Пока я добрался, стемнело. Я на минуточку остановился на Большой Васильевской, которая нынче называется Красноармейской, где был наш клуб, «русских националистов». В 1919 году членов этого клуба, не успевших бежать из Киева, большевики расстреливали «по списку». Где-то нашли старый список еще одиннадцатого года и всех, кого успели захватить, расстреляли. С этого и пошла молва, что «жиды расстреливают русских по алфавиту», и это сыграло немаловажную роль в дальнейшем. Состав киевской чрезвычайки в то время состоял почти исключительно из евреев, это доказано документально, личный состав чрезвычайки напечатан со всеми фамилиями. А в 1918 году этот злосчастный клуб расстреляли из тяжелых орудий, сделав несколько больших пробоин в доме. Меня интересовал этот дом с той точки зрения, насколько залатаны последствия «гражданской войны».
Ничего. Все замазано, и если бы не старожилы вроде меня, то никто бы и не знал, что тут было. Сейчас здесь красноармейский клуб с соответственными надписями. Тошно.

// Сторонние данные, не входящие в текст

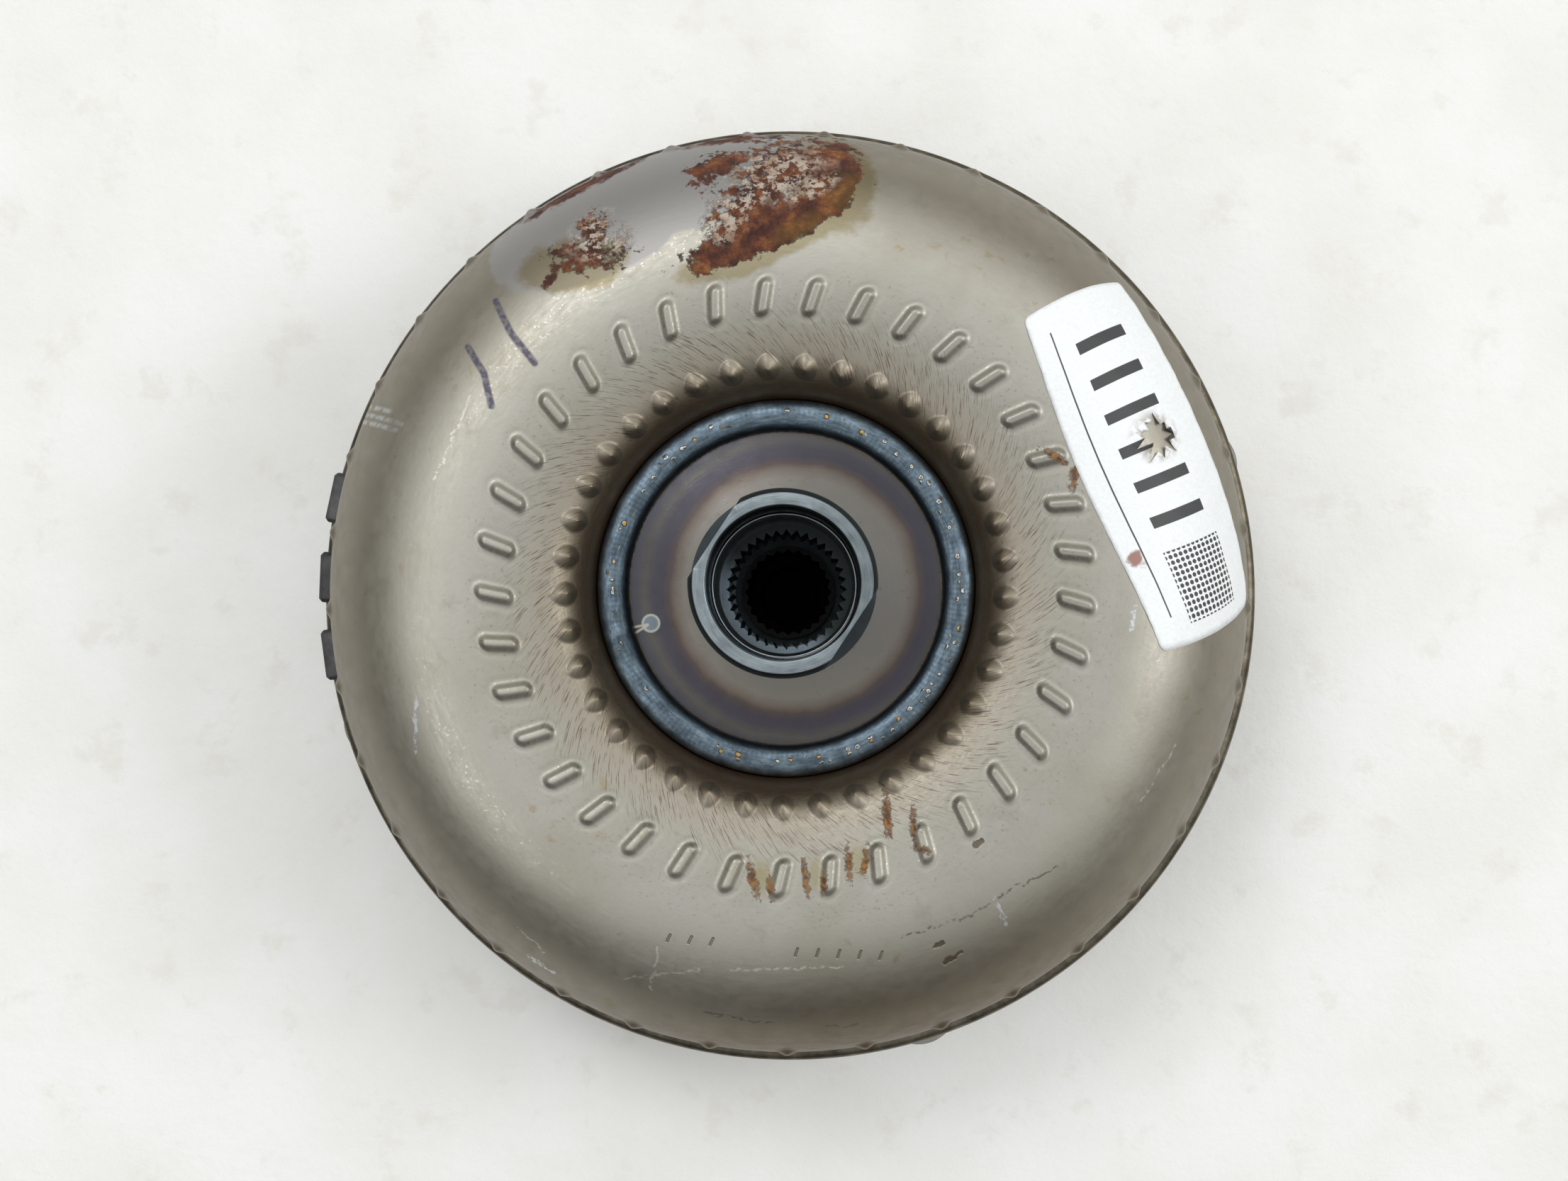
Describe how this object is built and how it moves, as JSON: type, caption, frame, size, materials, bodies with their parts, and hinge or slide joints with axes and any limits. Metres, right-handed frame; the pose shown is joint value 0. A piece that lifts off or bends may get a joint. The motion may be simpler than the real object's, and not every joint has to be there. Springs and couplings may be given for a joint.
{
  "type": "torque converter",
  "caption": "Lock-up torque converter: welded case with pump hub and drive bosses around an impeller, turbine, one-way stator, clutch piston and spring damper.",
  "frame": {"origin": "on the shaft axis, in the plane of the drive boss faces it rests on", "axes": "+Z along the shaft axis from the engine side towards the pump hub; +X and +Y in the plane of the drive boss faces"},
  "size_m": [0.25, 0.25, 0.1245],
  "materials": {
    "pressed_steel": "pressed, worn and lightly rusted",
    "blade_steel": "rolled sheet",
    "weld_steel": "blue-grey oxidised bead",
    "turned_steel": "turned and ground",
    "machined_steel": "machined",
    "bearing_steel": "hardened and ground",
    "spring_steel": "oil tempered",
    "cover_steel": "pressed, dark",
    "black_steel": "blackened",
    "bush_bronze": "dull bearing metal",
    "cast_aluminium": "die cast",
    "seal_plastic": "moulded",
    "clutch_lining": "paper friction lining",
    "label_paper": "white label paper, torn"
  },
  "bodies": {
    "housing": {"impeller_shell": "pressed_steel", "impeller_blade_ring": "blade_steel", "pump_hub": "turned_steel", "hub_bush": "bush_bronze", "hub_weld": "weld_steel", "seam_weld": "weld_steel", "front_cover": "cover_steel", "drive_boss_1": "machined_steel", "drive_boss_2": "machined_steel", "drive_boss_3": "machined_steel", "drive_boss_4": "machined_steel", "pilot_boss": "machined_steel", "balance_weight_1": "black_steel", "balance_weight_2": "black_steel", "balance_weight_3": "black_steel", "rear_bearing_race": "bearing_steel"},
    "turbine": {"turbine_shell": "blade_steel", "turbine_blade_ring": "blade_steel", "turbine_hub": "turned_steel", "turbine_rivet_1": "machined_steel", "turbine_rivet_2": "machined_steel", "turbine_rivet_3": "machined_steel", "turbine_rivet_4": "machined_steel", "driven_plate": "machined_steel", "piston_seal": "seal_plastic", "front_bearing_race": "bearing_steel", "middle_bearing_race": "bearing_steel"},
    "damper": {"damper_drive_plate": "machined_steel", "damper_rear_plate": "machined_steel", "stop_pin_1": "machined_steel", "stop_pin_2": "machined_steel", "stop_pin_3": "machined_steel", "stop_pin_4": "machined_steel", "damper_spring_1": "spring_steel", "damper_spring_2": "spring_steel", "damper_spring_3": "spring_steel", "damper_spring_4": "spring_steel"},
    "lockup": {"lockup_piston": "machined_steel", "friction_lining": "clutch_lining"},
    "stator_race": {"stator_inner_race": "turned_steel"},
    "stator": {"stator_outer_race": "turned_steel", "clutch_roller_1": "bearing_steel", "clutch_roller_2": "bearing_steel", "clutch_roller_3": "bearing_steel", "clutch_roller_4": "bearing_steel", "clutch_roller_5": "bearing_steel", "roller_spring_1": "spring_steel", "roller_spring_2": "spring_steel", "roller_spring_3": "spring_steel", "roller_spring_4": "spring_steel", "roller_spring_5": "spring_steel", "stator_wheel": "cast_aluminium", "stator_front_cap": "cast_aluminium", "stator_rear_cap": "cast_aluminium"},
    "front_cage": {"front_bearing_cage": "bearing_steel"},
    "middle_cage": {"middle_bearing_cage": "bearing_steel"},
    "rear_cage": {"rear_bearing_cage": "bearing_steel"}
  },
  "joints": [
    {"name": "turbine_spin", "type": "hinge", "parent": "housing", "child": "turbine", "pos_m": [0, 0, 0], "axis": [0, 0, 1], "continuous": true},
    {"name": "damper_turn", "type": "hinge", "parent": "turbine", "child": "damper", "pos_m": [0, 0, 0], "axis": [0, 0, 1], "range_deg": [-5, 5], "deforming": ["damper_spring_1", "damper_spring_2", "damper_spring_3", "damper_spring_4"]},
    {"name": "lockup_slide", "type": "slide", "parent": "damper", "child": "lockup", "axis": [0, 0, 1], "range_m": [-0.0009, 0]},
    {"name": "stator_race_spin", "type": "hinge", "parent": "housing", "child": "stator_race", "pos_m": [0, 0, 0], "axis": [0, 0, 1], "continuous": true},
    {"name": "stator_freewheel", "type": "hinge", "parent": "stator_race", "child": "stator", "pos_m": [0, 0, 0], "axis": [0, 0, 1], "continuous": true},
    {"name": "front_cage_spin", "type": "hinge", "parent": "housing", "child": "front_cage", "pos_m": [0, 0, 0], "axis": [0, 0, 1], "continuous": true},
    {"name": "middle_cage_spin", "type": "hinge", "parent": "housing", "child": "middle_cage", "pos_m": [0, 0, 0], "axis": [0, 0, 1], "continuous": true},
    {"name": "rear_cage_spin", "type": "hinge", "parent": "housing", "child": "rear_cage", "pos_m": [0, 0, 0], "axis": [0, 0, 1], "continuous": true}
  ],
  "couplings": [
    {"joint": "front_cage_spin", "follows": "turbine_spin", "ratio": 0.5},
    {"joint": "middle_cage_spin", "follows": "turbine_spin", "ratio": 0.5},
    {"joint": "rear_cage_spin", "follows": "stator_race_spin", "ratio": 0.5}
  ]
}
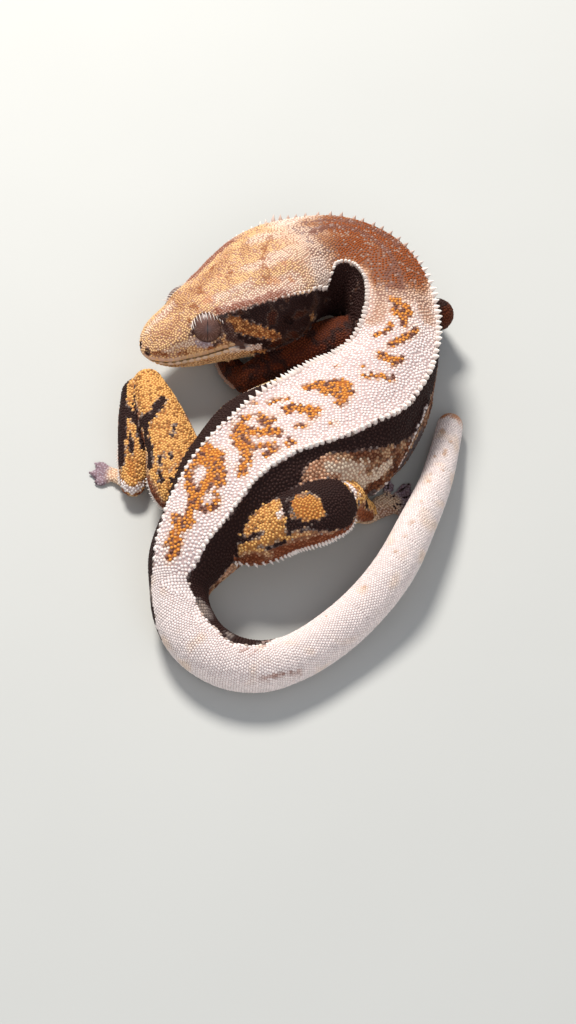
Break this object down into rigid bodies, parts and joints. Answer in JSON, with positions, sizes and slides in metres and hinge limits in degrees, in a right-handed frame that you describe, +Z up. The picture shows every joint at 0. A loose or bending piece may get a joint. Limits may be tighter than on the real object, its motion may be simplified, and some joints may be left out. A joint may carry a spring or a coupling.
{
  "type": "crested gecko",
  "caption": "Still life-size crested gecko, curled on the floor with its head turned back and its blunt tail swept round; for display.",
  "frame": {"origin": "middle of the base of the whole model's box, on the floor that it lies on", "axes": "+Z up; the head points towards -X and a little towards -Y, and the tail's curve lies towards -Y"},
  "size_m": [0.0618, 0.0906, 0.0193],
  "materials": {
    "body_skin": "painted cast resin skin, matt, with fine grains",
    "head_skin": "painted cast resin skin, matt, with fine grains",
    "leg_skin": "painted cast resin skin, matt, with fine grains",
    "eye": "glossy ball with a painted iris"
  },
  "bodies": {
    "root": {"head": "head_skin", "eye_left": "eye", "eye_right": "eye", "neck": "head_skin", "shoulders": "body_skin", "torso_front": "body_skin", "torso_middle": "body_skin", "torso_rear": "body_skin", "tail_base": "body_skin", "tail_1": "body_skin", "tail_2": "body_skin", "tail_3": "body_skin", "tail_4": "body_skin", "tail_tip": "body_skin", "fore_left_upper": "leg_skin", "fore_left_lower": "leg_skin", "fore_left_foot": "leg_skin", "fore_right_upper": "leg_skin", "fore_right_lower": "leg_skin", "fore_right_foot": "leg_skin", "hind_left_thigh": "leg_skin", "hind_left_shank": "leg_skin", "hind_left_foot": "leg_skin", "hind_right_thigh": "leg_skin", "hind_right_shank": "leg_skin", "hind_right_foot": "leg_skin"}
  },
  "joints": []
}
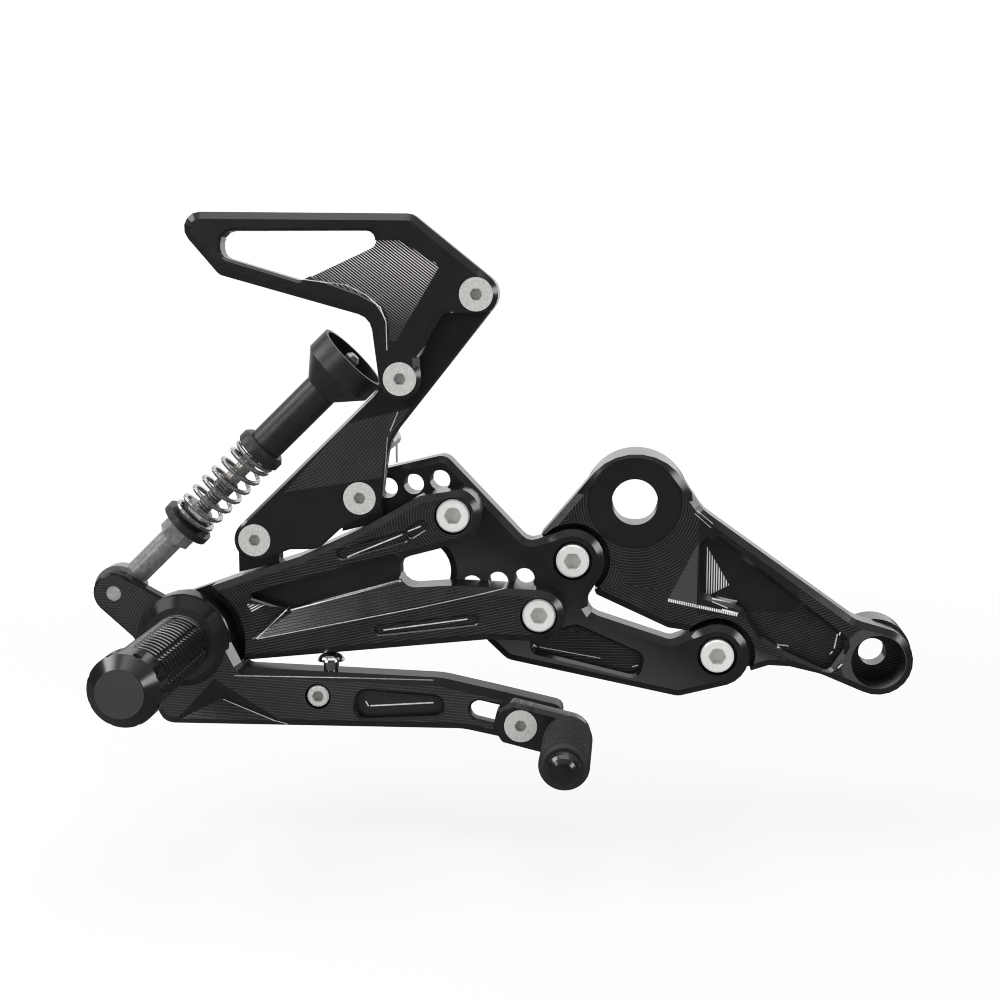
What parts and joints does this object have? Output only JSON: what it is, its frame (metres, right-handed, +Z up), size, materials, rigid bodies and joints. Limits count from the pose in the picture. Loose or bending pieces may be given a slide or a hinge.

Что касается пробоин и вообще внешнего повреждения города, то тут, кстати сказать, все это заделали. В некоторых отношениях эти рубцы заживают слишком поспешно. Есть вещи, которые, хорошо было бы, если бы остались неприкосновенными в своем разрушении: в воспоминание о том, как социалисты благодетельствовали русский народ.
* * *
Но вот Крещатик. Как известно, здесь протекала когда-то речка, при впадении которой в Днепр Владимир Святой крестил русский народ. Оттого эта улица и называется Крещатик. Сейчас ее окрестили улицей «Товарища Воровского». Не знаю, когда случилось сие событие: при жизни сего почтенного деятеля или после того, как его убил Конради. Дело от этого не меняется. Но название, принимая во внимание то, что делается на Крещатике, удачное: по Сеньке и шапка. Я хочу этим сказать, что евреи уворовали эту улицу у русских. Впрочем, таковое мое впечатление сложилось после того, как я ее прошел от начала до конца.
Теперь же, рыская глазами, как волк, направо и налево, на предмет опасных встреч, я вместе с тем старался дать себе отчет, что такое современный Крещатик, улица воровских товарищей тоже.